When the Royal Mail was privatised in 2013, the model that was chosen was in common with previous privatisations: moving a monopoly into the private sector, at the same time as leaving elements of the monopoly firmly in place.
The company was left with an ongoing requirement to collect and deliver throughout the UK six days a week, and the government set regulations to ensure it did so. In addition, it was decided that competitors wishing to provide an alternative letter-delivery service would have to apply for a licence. And the regulator was also given the power to control prices and access to the Royal Mail network.
In the years that have followed, letter volumes have fallen dramatically, which was a trend that was already underway prior to privatisation. Growth in the use of emails, initiatives like online bill payments, and new regulations such as GDPR are major factors in this. Indeed, we are already at a point where very few residential addresses receive mail every day of the week. At the same time, the market in parcels has grown – but in this area, competition is open and fierce.

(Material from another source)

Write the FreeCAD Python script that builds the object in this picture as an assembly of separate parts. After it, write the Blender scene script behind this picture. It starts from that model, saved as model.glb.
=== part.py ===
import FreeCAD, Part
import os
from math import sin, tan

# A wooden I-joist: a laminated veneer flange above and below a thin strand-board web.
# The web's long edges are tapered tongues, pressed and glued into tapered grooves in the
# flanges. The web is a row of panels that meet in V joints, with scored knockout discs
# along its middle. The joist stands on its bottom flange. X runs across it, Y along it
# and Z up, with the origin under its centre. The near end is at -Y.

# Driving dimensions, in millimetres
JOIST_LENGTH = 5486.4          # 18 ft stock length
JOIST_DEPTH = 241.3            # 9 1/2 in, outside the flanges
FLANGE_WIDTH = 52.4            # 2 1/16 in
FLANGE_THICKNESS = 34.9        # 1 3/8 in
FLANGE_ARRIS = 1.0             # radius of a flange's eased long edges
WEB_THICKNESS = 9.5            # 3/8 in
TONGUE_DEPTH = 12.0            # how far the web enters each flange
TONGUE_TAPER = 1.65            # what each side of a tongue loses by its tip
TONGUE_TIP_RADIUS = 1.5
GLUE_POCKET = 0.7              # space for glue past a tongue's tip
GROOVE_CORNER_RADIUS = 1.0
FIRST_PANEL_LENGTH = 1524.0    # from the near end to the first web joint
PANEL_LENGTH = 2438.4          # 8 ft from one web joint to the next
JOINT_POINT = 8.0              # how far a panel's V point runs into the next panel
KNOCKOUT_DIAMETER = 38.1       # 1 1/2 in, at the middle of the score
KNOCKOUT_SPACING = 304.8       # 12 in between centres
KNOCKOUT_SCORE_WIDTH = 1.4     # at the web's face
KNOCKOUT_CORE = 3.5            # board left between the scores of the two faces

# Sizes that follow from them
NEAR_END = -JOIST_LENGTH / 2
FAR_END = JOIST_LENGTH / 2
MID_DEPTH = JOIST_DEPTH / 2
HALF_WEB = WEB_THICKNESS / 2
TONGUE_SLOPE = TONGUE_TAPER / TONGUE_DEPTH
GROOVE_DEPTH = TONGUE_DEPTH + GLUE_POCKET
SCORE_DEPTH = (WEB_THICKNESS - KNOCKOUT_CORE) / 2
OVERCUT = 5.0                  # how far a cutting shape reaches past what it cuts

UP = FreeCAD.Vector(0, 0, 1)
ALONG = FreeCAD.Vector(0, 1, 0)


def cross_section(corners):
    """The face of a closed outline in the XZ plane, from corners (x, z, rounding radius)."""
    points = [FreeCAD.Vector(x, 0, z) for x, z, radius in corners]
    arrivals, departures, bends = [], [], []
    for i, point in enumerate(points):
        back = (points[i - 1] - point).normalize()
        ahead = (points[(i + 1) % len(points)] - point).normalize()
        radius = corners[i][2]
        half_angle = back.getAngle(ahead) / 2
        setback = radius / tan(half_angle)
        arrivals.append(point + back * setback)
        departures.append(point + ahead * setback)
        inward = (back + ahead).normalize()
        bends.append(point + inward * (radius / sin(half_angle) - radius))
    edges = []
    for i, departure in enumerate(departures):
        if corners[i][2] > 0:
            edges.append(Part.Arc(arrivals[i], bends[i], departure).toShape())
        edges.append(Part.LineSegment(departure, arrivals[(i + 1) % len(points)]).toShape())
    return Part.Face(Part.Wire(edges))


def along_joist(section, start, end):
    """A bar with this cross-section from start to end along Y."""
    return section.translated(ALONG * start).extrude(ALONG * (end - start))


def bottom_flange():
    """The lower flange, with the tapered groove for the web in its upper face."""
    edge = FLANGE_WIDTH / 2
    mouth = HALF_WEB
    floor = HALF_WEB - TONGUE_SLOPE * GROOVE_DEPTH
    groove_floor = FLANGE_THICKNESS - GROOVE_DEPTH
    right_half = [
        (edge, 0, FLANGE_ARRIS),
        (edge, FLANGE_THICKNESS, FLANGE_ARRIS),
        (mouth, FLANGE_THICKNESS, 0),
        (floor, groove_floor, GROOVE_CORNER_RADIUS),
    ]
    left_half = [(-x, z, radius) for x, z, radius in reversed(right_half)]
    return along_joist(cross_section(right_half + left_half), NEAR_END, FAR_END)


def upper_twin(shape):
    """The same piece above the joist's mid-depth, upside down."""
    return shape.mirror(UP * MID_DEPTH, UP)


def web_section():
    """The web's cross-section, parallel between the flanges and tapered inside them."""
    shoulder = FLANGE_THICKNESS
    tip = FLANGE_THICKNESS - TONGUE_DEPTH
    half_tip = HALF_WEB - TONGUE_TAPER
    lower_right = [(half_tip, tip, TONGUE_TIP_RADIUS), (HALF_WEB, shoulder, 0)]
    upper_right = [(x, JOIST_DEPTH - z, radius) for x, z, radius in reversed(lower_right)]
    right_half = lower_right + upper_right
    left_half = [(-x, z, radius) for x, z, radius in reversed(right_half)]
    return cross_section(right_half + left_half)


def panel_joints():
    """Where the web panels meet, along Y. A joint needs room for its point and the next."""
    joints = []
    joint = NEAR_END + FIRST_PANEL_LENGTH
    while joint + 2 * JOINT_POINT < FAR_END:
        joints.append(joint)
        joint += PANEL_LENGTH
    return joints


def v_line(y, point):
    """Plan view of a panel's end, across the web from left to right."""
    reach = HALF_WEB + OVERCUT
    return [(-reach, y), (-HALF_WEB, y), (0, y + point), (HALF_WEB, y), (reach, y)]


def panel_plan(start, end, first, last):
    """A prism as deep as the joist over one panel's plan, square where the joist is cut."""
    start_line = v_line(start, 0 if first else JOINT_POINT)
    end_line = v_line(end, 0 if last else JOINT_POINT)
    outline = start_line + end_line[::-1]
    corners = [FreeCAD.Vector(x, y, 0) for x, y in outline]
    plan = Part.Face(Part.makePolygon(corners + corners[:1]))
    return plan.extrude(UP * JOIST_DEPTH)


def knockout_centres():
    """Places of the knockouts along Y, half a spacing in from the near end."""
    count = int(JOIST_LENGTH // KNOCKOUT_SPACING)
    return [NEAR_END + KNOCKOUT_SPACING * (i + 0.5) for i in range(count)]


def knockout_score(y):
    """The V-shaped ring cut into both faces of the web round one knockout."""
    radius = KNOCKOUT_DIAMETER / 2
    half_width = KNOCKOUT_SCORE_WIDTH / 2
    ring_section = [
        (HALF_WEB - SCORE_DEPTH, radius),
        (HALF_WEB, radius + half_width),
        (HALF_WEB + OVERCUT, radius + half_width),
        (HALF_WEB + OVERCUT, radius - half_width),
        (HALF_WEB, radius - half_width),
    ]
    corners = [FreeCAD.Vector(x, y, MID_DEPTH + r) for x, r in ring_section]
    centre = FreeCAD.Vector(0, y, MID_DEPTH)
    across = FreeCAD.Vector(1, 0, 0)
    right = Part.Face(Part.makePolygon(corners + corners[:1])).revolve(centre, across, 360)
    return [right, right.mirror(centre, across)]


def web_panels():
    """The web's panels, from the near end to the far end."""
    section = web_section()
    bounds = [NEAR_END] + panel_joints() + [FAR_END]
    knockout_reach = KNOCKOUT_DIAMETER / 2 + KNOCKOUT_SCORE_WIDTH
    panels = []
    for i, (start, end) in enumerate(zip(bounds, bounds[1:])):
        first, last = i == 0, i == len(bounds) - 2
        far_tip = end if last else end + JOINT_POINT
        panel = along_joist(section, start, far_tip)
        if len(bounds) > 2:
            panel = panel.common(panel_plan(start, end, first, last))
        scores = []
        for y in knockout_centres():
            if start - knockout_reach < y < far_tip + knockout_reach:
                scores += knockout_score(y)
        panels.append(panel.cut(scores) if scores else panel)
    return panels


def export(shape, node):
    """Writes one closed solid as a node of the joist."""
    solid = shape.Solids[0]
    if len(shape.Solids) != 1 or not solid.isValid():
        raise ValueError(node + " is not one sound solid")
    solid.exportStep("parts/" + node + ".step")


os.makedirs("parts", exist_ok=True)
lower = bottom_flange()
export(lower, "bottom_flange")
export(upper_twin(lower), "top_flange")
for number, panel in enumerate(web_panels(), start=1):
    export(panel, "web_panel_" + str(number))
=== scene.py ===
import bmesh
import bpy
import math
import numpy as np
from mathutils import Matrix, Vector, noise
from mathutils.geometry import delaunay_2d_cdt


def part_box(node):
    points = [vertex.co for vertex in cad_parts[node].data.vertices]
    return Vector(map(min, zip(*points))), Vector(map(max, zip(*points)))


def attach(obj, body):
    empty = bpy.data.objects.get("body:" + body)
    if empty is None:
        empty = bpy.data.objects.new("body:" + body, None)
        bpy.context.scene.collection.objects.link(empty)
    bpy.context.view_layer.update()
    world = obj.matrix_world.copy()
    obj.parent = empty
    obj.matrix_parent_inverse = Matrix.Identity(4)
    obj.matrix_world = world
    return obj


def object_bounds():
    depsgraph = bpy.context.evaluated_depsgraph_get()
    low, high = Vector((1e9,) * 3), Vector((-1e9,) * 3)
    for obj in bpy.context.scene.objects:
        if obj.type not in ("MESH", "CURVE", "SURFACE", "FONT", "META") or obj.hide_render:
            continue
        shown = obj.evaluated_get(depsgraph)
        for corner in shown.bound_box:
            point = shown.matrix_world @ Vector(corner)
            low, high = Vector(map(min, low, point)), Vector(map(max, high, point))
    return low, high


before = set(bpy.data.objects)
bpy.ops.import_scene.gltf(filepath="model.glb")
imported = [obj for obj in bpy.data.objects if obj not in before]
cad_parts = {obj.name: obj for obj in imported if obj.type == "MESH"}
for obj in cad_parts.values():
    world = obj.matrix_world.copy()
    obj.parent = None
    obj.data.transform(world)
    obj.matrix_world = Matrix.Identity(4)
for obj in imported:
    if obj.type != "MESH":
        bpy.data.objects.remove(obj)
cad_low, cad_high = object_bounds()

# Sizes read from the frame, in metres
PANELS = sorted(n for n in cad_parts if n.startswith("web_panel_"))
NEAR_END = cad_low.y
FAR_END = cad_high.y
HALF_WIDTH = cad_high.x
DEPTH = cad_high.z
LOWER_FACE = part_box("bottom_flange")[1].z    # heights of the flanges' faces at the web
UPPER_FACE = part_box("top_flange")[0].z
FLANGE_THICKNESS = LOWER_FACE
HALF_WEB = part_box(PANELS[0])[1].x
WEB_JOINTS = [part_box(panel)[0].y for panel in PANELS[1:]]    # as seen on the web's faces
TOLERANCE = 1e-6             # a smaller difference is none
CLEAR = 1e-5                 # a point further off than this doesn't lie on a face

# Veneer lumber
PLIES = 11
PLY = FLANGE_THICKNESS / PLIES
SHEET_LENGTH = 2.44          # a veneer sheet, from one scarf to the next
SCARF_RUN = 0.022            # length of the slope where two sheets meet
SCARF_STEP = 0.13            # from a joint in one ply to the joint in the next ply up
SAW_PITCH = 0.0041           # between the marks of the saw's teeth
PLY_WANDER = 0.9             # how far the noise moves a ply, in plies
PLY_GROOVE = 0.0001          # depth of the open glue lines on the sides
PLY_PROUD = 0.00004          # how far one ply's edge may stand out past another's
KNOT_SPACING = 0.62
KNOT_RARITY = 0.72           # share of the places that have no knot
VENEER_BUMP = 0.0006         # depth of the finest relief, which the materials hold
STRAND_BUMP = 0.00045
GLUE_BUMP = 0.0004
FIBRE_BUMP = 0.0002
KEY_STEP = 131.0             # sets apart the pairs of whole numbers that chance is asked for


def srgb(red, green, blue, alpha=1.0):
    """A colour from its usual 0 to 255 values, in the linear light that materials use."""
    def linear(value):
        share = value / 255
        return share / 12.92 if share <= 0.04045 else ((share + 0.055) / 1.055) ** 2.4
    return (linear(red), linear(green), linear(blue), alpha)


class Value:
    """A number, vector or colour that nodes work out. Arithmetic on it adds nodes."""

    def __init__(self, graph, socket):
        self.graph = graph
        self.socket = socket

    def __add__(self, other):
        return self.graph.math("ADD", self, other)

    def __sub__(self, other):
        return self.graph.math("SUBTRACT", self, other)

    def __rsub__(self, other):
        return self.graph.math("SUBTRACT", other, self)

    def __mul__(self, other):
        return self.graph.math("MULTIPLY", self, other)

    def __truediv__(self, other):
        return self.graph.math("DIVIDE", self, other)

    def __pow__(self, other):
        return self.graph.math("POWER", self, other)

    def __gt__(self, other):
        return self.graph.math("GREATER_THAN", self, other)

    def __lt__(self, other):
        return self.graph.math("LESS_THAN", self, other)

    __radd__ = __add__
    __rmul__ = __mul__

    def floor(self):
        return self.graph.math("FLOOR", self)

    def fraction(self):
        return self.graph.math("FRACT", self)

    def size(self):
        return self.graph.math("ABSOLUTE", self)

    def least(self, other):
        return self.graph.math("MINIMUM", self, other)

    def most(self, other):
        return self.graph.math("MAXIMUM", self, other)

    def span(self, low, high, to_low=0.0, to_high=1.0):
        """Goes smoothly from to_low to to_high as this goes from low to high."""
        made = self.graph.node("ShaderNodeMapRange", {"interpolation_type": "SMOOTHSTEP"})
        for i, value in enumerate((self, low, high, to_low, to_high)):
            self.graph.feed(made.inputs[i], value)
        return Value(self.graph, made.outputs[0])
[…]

Yet, still led largely by a senior management team that’s used to operating in the public sector, Royal Mail has been pretty poor at adapting to the new situation. They lost an important Amazon contract when the logistics giant opted to set up its own home delivery service. Amazon also provides services Royal Mail doesn’t, such as automatic redelivery if the customer is out and Sunday delivery.
The company says that it wants to transform itself into a parcels company that also delivers letters. So now would be a good time to let them do that in a genuinely free market.
Creating a free market in post and parcels would be assisted by an immediate reduction in the universal service obligation from six days to five, with a phased reduction over a period of time leading to its eventual abolition with premium services. In other words, special delivery being made available seven days a week. This would mirror the steps taken by the Dutch postal operator, which chose this route as a result of a similar drop in letter volumes.
The government should also ensure there is complete freedom for any potential competitors who want to enter the letter-delivery field, removing the need to obtain permission from a regulator. This would be good news for customers because it would drive up quality by forcing Royal Mail to compete on a level playing field instead of enjoying a monopoly. Competitors would give consumers more choice, bring prices down, and also force Royal Mail to focus on improving its quality of service.
The company should also have the freedom to fix its own prices for all products, including first and second-class mail. Combined with the above measure, this would remove the government from its role of controlling prices in this part of the private sector. Not only would this reduce prices, but it would also lead to a more simplified pricing set-up, perhaps merging the first and second-class classifications.
Customers who are looking to post in-bulk should also be able to access the postal network at individual delivery offices instead of being restricted to its 38 mail centres. The current restriction is effectively a restraint of trade and there is simply no reason for its existence, apart from the regulator’s misguided desire to protect Royal Mail.
Free markets are good news for consumers. In the area of parcels, a free market already exists, and competition has forced Royal Mail to adapt – something they haven’t done with letters. And in the face of those calling for the revival of nationalisation, there’s never been a better time to liberate the UK’s postal industry and show the benefits of the free market.